> **Collected data**
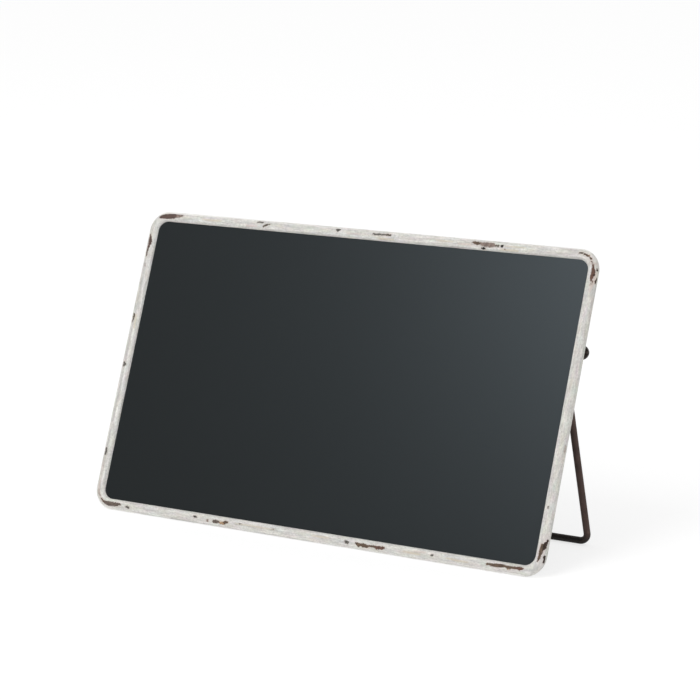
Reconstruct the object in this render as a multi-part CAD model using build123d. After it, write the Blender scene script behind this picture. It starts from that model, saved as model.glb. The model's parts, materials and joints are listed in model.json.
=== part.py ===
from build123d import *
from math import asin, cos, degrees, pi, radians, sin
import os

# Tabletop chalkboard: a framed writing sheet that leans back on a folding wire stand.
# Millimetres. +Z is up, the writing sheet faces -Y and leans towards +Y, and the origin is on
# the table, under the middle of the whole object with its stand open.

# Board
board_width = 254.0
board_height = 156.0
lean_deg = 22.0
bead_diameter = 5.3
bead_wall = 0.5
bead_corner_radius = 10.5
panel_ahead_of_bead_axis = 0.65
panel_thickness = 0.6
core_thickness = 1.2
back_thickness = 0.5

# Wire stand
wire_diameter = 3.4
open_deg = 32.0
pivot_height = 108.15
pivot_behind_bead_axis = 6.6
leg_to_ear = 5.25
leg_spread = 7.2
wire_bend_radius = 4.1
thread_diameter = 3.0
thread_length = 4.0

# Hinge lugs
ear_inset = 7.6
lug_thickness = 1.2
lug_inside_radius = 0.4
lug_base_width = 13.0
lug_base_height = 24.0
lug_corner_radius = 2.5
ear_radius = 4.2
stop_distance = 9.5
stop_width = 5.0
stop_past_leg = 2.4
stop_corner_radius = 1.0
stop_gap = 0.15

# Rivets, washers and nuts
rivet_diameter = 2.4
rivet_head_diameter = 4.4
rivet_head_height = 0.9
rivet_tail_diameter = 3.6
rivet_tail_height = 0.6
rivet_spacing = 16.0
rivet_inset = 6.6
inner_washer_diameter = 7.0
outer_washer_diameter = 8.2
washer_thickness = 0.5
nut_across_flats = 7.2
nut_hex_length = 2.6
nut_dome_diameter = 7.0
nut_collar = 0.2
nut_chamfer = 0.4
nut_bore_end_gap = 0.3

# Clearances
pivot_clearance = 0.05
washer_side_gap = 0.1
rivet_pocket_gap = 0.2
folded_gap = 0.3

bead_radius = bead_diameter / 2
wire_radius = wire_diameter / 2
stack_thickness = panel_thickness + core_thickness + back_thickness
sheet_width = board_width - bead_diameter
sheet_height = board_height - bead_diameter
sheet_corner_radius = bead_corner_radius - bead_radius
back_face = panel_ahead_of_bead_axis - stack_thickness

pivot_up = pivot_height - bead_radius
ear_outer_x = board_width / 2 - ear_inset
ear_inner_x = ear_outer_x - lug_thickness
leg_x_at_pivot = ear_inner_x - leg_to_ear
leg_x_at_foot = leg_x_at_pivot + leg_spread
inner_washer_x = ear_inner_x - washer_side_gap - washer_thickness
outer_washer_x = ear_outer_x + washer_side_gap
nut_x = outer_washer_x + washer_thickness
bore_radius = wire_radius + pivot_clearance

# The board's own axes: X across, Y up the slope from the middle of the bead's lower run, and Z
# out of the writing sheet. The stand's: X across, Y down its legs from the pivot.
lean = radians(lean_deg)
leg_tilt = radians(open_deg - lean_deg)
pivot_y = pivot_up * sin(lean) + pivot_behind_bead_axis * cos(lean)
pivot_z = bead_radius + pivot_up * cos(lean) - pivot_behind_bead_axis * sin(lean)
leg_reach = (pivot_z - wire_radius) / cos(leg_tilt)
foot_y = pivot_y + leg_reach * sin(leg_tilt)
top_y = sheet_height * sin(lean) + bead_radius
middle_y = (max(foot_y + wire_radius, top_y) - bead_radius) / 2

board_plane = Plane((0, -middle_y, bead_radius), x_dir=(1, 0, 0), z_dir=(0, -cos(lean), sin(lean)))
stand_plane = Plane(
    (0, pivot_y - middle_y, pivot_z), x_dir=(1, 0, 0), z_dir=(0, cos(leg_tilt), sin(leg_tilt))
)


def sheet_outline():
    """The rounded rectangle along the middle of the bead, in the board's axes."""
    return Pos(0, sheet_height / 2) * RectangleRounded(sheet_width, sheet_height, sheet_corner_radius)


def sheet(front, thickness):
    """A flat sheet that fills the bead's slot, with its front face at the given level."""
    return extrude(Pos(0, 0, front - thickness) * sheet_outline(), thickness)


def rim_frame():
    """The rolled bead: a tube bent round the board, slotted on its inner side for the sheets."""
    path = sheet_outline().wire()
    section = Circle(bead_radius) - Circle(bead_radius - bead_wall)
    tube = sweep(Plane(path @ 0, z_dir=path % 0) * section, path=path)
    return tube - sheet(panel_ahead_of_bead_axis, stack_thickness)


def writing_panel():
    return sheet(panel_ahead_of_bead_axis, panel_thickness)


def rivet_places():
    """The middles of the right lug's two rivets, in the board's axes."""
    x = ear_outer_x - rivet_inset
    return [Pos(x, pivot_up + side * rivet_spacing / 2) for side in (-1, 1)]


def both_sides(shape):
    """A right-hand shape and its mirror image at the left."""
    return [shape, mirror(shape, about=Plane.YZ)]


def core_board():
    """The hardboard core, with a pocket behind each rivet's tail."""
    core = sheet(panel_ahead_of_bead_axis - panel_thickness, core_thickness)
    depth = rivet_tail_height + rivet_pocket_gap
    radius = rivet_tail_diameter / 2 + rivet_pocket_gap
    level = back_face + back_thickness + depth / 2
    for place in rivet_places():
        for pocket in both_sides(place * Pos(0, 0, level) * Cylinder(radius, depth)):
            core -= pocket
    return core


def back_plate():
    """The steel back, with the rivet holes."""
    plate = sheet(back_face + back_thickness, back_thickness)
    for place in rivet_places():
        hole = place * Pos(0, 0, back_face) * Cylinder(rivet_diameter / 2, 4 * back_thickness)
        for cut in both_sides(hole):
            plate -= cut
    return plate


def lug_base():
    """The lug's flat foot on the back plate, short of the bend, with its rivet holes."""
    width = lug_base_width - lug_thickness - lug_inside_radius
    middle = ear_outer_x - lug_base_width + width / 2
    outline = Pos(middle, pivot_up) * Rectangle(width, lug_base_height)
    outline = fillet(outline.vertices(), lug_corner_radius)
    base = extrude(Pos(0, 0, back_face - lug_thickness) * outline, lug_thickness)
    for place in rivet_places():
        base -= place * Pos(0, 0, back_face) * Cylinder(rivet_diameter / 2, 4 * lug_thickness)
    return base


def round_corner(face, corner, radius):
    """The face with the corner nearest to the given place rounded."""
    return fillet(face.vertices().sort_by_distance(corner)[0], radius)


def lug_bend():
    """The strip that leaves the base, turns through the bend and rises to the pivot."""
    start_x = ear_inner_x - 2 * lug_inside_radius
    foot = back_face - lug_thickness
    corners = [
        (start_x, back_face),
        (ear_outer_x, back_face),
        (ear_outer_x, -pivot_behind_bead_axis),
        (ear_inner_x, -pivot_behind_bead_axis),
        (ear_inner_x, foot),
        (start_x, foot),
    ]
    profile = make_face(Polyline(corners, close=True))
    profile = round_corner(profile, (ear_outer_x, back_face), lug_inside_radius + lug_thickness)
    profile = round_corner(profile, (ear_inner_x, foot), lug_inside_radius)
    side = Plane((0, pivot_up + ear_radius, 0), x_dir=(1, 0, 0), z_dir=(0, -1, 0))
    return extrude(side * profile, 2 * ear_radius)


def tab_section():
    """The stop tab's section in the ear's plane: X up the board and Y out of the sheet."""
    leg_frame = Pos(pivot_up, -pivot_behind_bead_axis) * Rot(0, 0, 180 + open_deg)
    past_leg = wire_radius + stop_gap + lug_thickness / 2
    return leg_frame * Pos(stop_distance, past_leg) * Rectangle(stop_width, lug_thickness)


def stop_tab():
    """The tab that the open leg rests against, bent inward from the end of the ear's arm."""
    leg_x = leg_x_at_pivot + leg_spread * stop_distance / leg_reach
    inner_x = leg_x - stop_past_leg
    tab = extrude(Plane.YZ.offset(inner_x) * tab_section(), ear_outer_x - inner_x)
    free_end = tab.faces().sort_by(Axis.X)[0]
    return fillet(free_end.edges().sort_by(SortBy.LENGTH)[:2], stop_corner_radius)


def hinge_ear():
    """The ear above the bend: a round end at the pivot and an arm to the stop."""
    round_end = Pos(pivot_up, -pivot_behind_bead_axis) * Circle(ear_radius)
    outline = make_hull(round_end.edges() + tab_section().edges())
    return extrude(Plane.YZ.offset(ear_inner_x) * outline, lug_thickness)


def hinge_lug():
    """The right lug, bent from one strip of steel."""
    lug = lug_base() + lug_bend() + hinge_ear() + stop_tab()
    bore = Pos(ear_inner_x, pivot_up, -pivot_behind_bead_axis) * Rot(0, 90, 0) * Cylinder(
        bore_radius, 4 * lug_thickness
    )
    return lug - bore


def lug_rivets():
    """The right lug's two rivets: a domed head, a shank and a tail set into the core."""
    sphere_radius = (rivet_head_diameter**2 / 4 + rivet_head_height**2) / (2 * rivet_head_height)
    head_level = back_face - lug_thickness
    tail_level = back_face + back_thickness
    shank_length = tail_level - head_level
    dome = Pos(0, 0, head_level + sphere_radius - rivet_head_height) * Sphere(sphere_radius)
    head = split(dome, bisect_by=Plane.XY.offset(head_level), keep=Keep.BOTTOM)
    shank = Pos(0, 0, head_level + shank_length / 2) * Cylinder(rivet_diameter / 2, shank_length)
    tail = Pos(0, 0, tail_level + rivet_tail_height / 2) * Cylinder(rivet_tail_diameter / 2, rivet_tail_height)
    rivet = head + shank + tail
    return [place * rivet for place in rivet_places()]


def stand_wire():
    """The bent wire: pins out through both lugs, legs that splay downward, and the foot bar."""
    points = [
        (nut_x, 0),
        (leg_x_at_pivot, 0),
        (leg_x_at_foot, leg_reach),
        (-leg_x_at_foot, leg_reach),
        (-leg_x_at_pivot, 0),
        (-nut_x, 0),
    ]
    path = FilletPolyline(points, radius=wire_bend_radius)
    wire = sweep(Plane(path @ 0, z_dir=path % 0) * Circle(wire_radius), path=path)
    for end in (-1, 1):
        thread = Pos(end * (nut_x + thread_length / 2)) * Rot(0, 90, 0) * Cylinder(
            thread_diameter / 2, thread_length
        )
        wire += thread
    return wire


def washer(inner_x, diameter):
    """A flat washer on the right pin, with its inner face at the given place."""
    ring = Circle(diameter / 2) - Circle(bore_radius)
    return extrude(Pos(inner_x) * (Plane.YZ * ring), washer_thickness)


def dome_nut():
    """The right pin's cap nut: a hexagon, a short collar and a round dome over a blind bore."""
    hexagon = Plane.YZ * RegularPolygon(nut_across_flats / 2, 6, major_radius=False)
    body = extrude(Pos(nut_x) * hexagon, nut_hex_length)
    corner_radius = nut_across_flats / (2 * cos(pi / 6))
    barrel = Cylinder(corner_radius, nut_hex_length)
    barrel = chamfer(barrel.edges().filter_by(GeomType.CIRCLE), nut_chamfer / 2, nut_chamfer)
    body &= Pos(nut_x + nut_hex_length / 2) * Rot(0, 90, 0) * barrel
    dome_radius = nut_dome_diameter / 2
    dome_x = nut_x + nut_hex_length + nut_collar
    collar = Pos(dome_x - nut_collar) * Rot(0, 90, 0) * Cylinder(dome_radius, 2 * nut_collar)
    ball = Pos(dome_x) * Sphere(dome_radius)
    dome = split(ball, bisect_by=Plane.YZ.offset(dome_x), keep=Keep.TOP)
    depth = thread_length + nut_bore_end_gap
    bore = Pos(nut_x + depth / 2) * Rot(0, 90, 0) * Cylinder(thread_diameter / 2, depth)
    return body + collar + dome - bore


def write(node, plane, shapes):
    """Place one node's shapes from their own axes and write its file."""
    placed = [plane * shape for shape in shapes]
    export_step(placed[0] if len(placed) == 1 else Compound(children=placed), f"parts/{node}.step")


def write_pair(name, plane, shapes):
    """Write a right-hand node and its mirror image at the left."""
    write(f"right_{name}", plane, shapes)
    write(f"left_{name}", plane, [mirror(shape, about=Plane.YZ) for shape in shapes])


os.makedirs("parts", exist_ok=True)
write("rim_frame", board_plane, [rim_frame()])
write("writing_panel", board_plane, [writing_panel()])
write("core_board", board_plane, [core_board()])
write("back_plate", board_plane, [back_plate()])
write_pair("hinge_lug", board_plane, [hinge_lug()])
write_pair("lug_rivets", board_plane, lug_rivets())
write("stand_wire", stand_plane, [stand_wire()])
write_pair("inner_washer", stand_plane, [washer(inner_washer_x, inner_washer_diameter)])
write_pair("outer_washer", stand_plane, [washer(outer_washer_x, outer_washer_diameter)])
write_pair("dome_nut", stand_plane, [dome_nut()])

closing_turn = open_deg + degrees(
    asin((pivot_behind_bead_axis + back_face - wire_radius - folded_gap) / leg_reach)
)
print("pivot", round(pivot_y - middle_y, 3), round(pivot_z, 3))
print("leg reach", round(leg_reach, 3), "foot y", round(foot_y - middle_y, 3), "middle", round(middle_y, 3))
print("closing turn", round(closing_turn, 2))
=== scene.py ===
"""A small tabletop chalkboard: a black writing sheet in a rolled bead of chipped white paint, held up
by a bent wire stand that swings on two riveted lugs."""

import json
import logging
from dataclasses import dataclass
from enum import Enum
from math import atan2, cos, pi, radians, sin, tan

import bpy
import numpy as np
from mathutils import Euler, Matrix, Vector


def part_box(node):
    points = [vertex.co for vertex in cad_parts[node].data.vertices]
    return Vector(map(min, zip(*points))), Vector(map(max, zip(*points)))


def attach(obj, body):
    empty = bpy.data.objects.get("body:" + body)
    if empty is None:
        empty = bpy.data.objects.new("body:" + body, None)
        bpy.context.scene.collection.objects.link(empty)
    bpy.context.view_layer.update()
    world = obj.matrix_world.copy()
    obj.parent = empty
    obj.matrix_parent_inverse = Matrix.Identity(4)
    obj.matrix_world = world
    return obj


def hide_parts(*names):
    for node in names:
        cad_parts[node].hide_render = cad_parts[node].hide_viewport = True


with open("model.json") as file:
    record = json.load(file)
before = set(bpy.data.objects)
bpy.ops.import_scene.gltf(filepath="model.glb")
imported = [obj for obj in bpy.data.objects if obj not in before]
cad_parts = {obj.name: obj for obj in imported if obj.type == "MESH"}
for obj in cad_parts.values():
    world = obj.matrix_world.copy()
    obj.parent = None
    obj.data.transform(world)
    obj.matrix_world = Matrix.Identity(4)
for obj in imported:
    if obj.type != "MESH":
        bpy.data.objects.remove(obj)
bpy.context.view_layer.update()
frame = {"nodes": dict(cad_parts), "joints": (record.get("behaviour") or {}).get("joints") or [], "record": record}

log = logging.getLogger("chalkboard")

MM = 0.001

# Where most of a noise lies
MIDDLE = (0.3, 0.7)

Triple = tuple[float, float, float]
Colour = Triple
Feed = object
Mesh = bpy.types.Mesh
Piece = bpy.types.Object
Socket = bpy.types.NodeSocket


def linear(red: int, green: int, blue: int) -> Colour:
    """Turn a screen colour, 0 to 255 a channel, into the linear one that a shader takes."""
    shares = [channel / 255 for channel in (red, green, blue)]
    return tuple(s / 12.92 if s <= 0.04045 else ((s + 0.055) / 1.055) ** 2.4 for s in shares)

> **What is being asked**
Repeat, unchanged, every line from the one that contains "closing_turn = open_deg" to the one that contains "by a bent wire", including both, and no other line.

> **Answer for this exercise**
closing_turn = open_deg + degrees(
    asin((pivot_behind_bead_axis + back_face - wire_radius - folded_gap) / leg_reach)
)
print("pivot", round(pivot_y - middle_y, 3), round(pivot_z, 3))
print("leg reach", round(leg_reach, 3), "foot y", round(foot_y - middle_y, 3), "middle", round(middle_y, 3))
print("closing turn", round(closing_turn, 2))
=== scene.py ===
"""A small tabletop chalkboard: a black writing sheet in a rolled bead of chipped white paint, held up
by a bent wire stand that swings on two riveted lugs."""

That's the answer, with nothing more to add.